→ **EXERCISE BRIEF**: Repeat the whole of the data, keeping every detail the same.

→ **AVAILABLE DATA**:
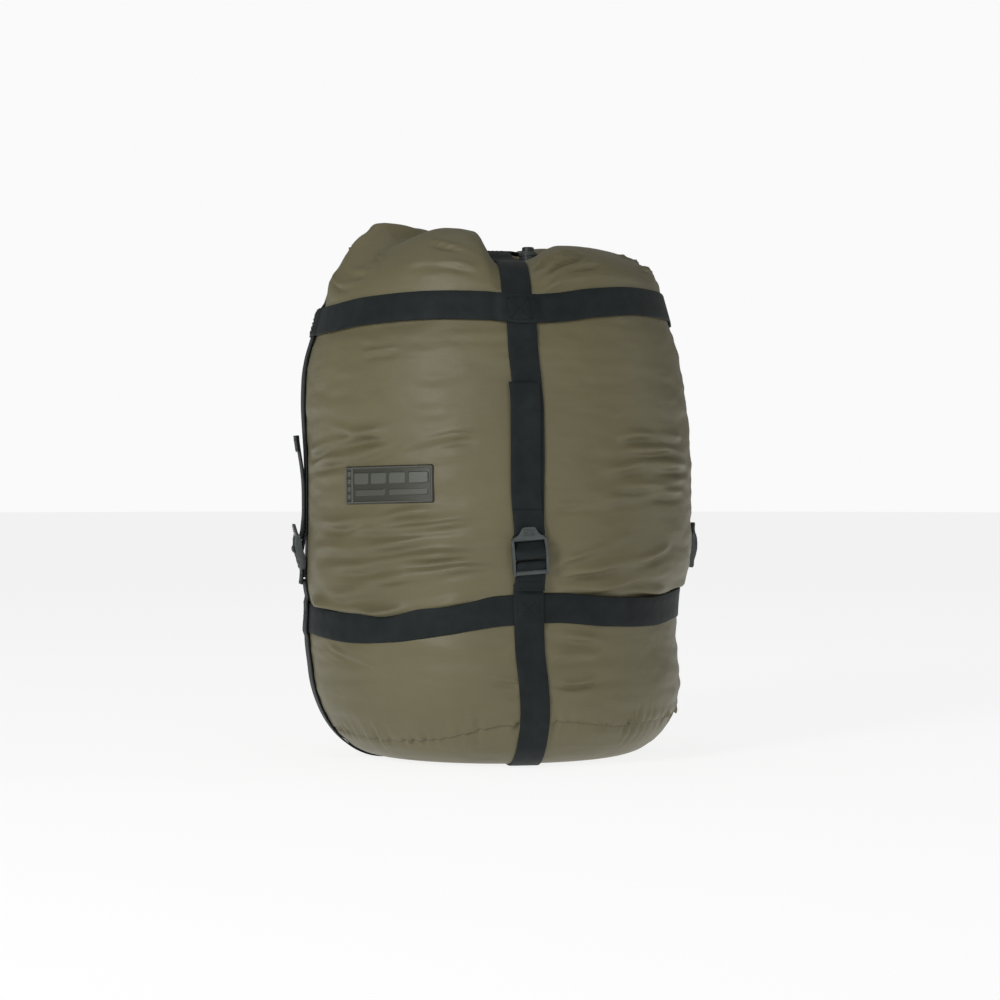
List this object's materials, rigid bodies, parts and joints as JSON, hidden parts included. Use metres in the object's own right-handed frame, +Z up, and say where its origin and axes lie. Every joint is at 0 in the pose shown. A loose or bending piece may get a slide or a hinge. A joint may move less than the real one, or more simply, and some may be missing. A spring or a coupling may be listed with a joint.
{
  "type": "compression stuff sack",
  "caption": "Round fabric compression sack packed full, with gathered drawcord mouth, hoops and cinch straps with ladder-lock buckles.",
  "frame": {"origin": "middle of the sack's base, on the floor", "axes": "+Z up the sack towards its mouth, -Y out through the front strap, +X towards the right-hand strap"},
  "size_m": [0.3588, 0.3588, 0.461],
  "materials": {
    "sack_fabric": "satin woven nylon",
    "packed_bag": "matt",
    "webbing": "woven",
    "thread": "sewn",
    "cord": "braided",
    "buckle_plastic": "fine texture",
    "button_plastic": "fine texture",
    "spring_steel": "drawn wire",
    "patch_rubber": "moulded, low relief"
  },
  "bodies": {
    "sack_base": {"base_panel": "sack_fabric", "lower_fabric": "sack_fabric", "middle_fabric": "sack_fabric", "packed_bag_lower": "packed_bag", "lower_hoop": "webbing", "bottom_strap_front_back": "webbing", "bottom_strap_left_right": "webbing", "stitches_lower": "thread", "label_patch": "patch_rubber", "anchor_loop_front": "webbing", "anchor_loop_right": "webbing", "anchor_loop_back": "webbing", "anchor_loop_left": "webbing", "load_strap_front": "webbing", "load_strap_right": "webbing", "load_strap_back": "webbing", "load_strap_left": "webbing"},
    "sack_top": {"upper_fabric": "sack_fabric", "gathered_mouth": "sack_fabric", "drawcord_hem": "sack_fabric", "drawcord": "cord", "drawcord_knot": "cord", "packed_bag_upper": "packed_bag", "upper_hoop": "webbing", "top_strap_front_back": "webbing", "top_strap_left_right": "webbing", "stitches_upper": "thread", "stitches_crown": "thread", "cord_lock_barrel": "buckle_plastic", "cord_lock_spring": "spring_steel"},
    "button": {"cord_lock_button": "button_plastic"},
    "tail_front": {"strap_tail_front": "webbing"},
    "tail_right": {"strap_tail_right": "webbing"},
    "tail_back": {"strap_tail_back": "webbing"},
    "tail_left": {"strap_tail_left": "webbing"},
    "lock_front": {"ladder_lock_front": "buckle_plastic", "strap_turn_front": "webbing"},
    "lock_right": {"ladder_lock_right": "buckle_plastic", "strap_turn_right": "webbing"},
    "lock_back": {"ladder_lock_back": "buckle_plastic", "strap_turn_back": "webbing"},
    "lock_left": {"ladder_lock_left": "buckle_plastic", "strap_turn_left": "webbing"}
  },
  "joints": [
    {"name": "compress", "type": "slide", "parent": "sack_base", "child": "sack_top", "axis": [0, 0, 1], "range_m": [-0.05, 0], "deforming": ["middle_fabric", "label_patch", "load_strap_front", "load_strap_right", "load_strap_back", "load_strap_left"]},
    {"name": "button_press", "type": "slide", "parent": "sack_top", "child": "button", "axis": [0, 0, 1], "range_m": [-0.004, 0], "stiffness_N_per_m": 400, "springref_m": 0.002, "deforming": ["cord_lock_spring"]},
    {"name": "tail_feed_front", "type": "slide", "parent": "sack_base", "child": "tail_front", "axis": [0, 0, 1], "range_m": [0, 0.05]},
    {"name": "tail_feed_right", "type": "slide", "parent": "sack_base", "child": "tail_right", "axis": [0, 0, 1], "range_m": [0, 0.05]},
    {"name": "tail_feed_back", "type": "slide", "parent": "sack_base", "child": "tail_back", "axis": [0, 0, 1], "range_m": [0, 0.05]},
    {"name": "tail_feed_left", "type": "slide", "parent": "sack_base", "child": "tail_left", "axis": [0, 0, 1], "range_m": [0, 0.05]},
    {"name": "lock_tilt_front", "type": "hinge", "parent": "sack_base", "child": "lock_front", "pos_m": [0, -0.1728, 0.172], "axis": [1, 0, 0], "range_deg": [0, 20]},
    {"name": "lock_tilt_right", "type": "hinge", "parent": "sack_base", "child": "lock_right", "pos_m": [0.1728, 0, 0.172], "axis": [0, 1, 0], "range_deg": [0, 20]},
    {"name": "lock_tilt_back", "type": "hinge", "parent": "sack_base", "child": "lock_back", "pos_m": [0, 0.1728, 0.172], "axis": [-1, 0, 0], "range_deg": [0, 20]},
    {"name": "lock_tilt_left", "type": "hinge", "parent": "sack_base", "child": "lock_left", "pos_m": [-0.1728, 0, 0.172], "axis": [0, -1, 0], "range_deg": [0, 20]}
  ],
  "couplings": [
    {"joint": "tail_feed_front", "follows": "compress", "ratio": -1},
    {"joint": "tail_feed_right", "follows": "compress", "ratio": -1},
    {"joint": "tail_feed_back", "follows": "compress", "ratio": -1},
    {"joint": "tail_feed_left", "follows": "compress", "ratio": -1}
  ]
}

→ **RESULT BELOW**:
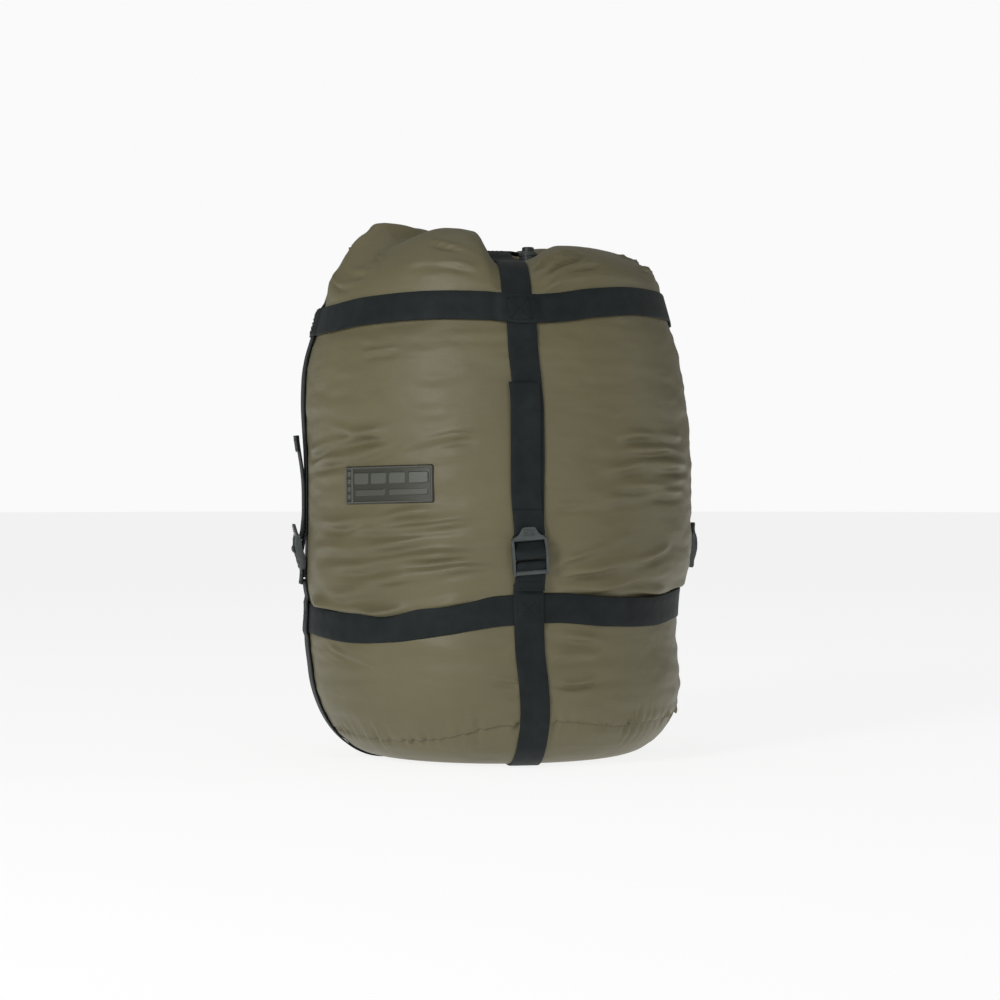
List this object's materials, rigid bodies, parts and joints as JSON, hidden parts included. Use metres in the object's own right-handed frame, +Z up, and say where its origin and axes lie. Every joint is at 0 in the pose shown. A loose or bending piece may get a slide or a hinge. A joint may move less than the real one, or more simply, and some may be missing. A spring or a coupling may be listed with a joint.
{
  "type": "compression stuff sack",
  "caption": "Round fabric compression sack packed full, with gathered drawcord mouth, hoops and cinch straps with ladder-lock buckles.",
  "frame": {"origin": "middle of the sack's base, on the floor", "axes": "+Z up the sack towards its mouth, -Y out through the front strap, +X towards the right-hand strap"},
  "size_m": [0.3588, 0.3588, 0.461],
  "materials": {
    "sack_fabric": "satin woven nylon",
    "packed_bag": "matt",
    "webbing": "woven",
    "thread": "sewn",
    "cord": "braided",
    "buckle_plastic": "fine texture",
    "button_plastic": "fine texture",
    "spring_steel": "drawn wire",
    "patch_rubber": "moulded, low relief"
  },
  "bodies": {
    "sack_base": {"base_panel": "sack_fabric", "lower_fabric": "sack_fabric", "middle_fabric": "sack_fabric", "packed_bag_lower": "packed_bag", "lower_hoop": "webbing", "bottom_strap_front_back": "webbing", "bottom_strap_left_right": "webbing", "stitches_lower": "thread", "label_patch": "patch_rubber", "anchor_loop_front": "webbing", "anchor_loop_right": "webbing", "anchor_loop_back": "webbing", "anchor_loop_left": "webbing", "load_strap_front": "webbing", "load_strap_right": "webbing", "load_strap_back": "webbing", "load_strap_left": "webbing"},
    "sack_top": {"upper_fabric": "sack_fabric", "gathered_mouth": "sack_fabric", "drawcord_hem": "sack_fabric", "drawcord": "cord", "drawcord_knot": "cord", "packed_bag_upper": "packed_bag", "upper_hoop": "webbing", "top_strap_front_back": "webbing", "top_strap_left_right": "webbing", "stitches_upper": "thread", "stitches_crown": "thread", "cord_lock_barrel": "buckle_plastic", "cord_lock_spring": "spring_steel"},
    "button": {"cord_lock_button": "button_plastic"},
    "tail_front": {"strap_tail_front": "webbing"},
    "tail_right": {"strap_tail_right": "webbing"},
    "tail_back": {"strap_tail_back": "webbing"},
    "tail_left": {"strap_tail_left": "webbing"},
    "lock_front": {"ladder_lock_front": "buckle_plastic", "strap_turn_front": "webbing"},
    "lock_right": {"ladder_lock_right": "buckle_plastic", "strap_turn_right": "webbing"},
    "lock_back": {"ladder_lock_back": "buckle_plastic", "strap_turn_back": "webbing"},
    "lock_left": {"ladder_lock_left": "buckle_plastic", "strap_turn_left": "webbing"}
  },
  "joints": [
    {"name": "compress", "type": "slide", "parent": "sack_base", "child": "sack_top", "axis": [0, 0, 1], "range_m": [-0.05, 0], "deforming": ["middle_fabric", "label_patch", "load_strap_front", "load_strap_right", "load_strap_back", "load_strap_left"]},
    {"name": "button_press", "type": "slide", "parent": "sack_top", "child": "button", "axis": [0, 0, 1], "range_m": [-0.004, 0], "stiffness_N_per_m": 400, "springref_m": 0.002, "deforming": ["cord_lock_spring"]},
    {"name": "tail_feed_front", "type": "slide", "parent": "sack_base", "child": "tail_front", "axis": [0, 0, 1], "range_m": [0, 0.05]},
    {"name": "tail_feed_right", "type": "slide", "parent": "sack_base", "child": "tail_right", "axis": [0, 0, 1], "range_m": [0, 0.05]},
    {"name": "tail_feed_back", "type": "slide", "parent": "sack_base", "child": "tail_back", "axis": [0, 0, 1], "range_m": [0, 0.05]},
    {"name": "tail_feed_left", "type": "slide", "parent": "sack_base", "child": "tail_left", "axis": [0, 0, 1], "range_m": [0, 0.05]},
    {"name": "lock_tilt_front", "type": "hinge", "parent": "sack_base", "child": "lock_front", "pos_m": [0, -0.1728, 0.172], "axis": [1, 0, 0], "range_deg": [0, 20]},
    {"name": "lock_tilt_right", "type": "hinge", "parent": "sack_base", "child": "lock_right", "pos_m": [0.1728, 0, 0.172], "axis": [0, 1, 0], "range_deg": [0, 20]},
    {"name": "lock_tilt_back", "type": "hinge", "parent": "sack_base", "child": "lock_back", "pos_m": [0, 0.1728, 0.172], "axis": [-1, 0, 0], "range_deg": [0, 20]},
    {"name": "lock_tilt_left", "type": "hinge", "parent": "sack_base", "child": "lock_left", "pos_m": [-0.1728, 0, 0.172], "axis": [0, -1, 0], "range_deg": [0, 20]}
  ],
  "couplings": [
    {"joint": "tail_feed_front", "follows": "compress", "ratio": -1},
    {"joint": "tail_feed_right", "follows": "compress", "ratio": -1},
    {"joint": "tail_feed_back", "follows": "compress", "ratio": -1},
    {"joint": "tail_feed_left", "follows": "compress", "ratio": -1}
  ]
}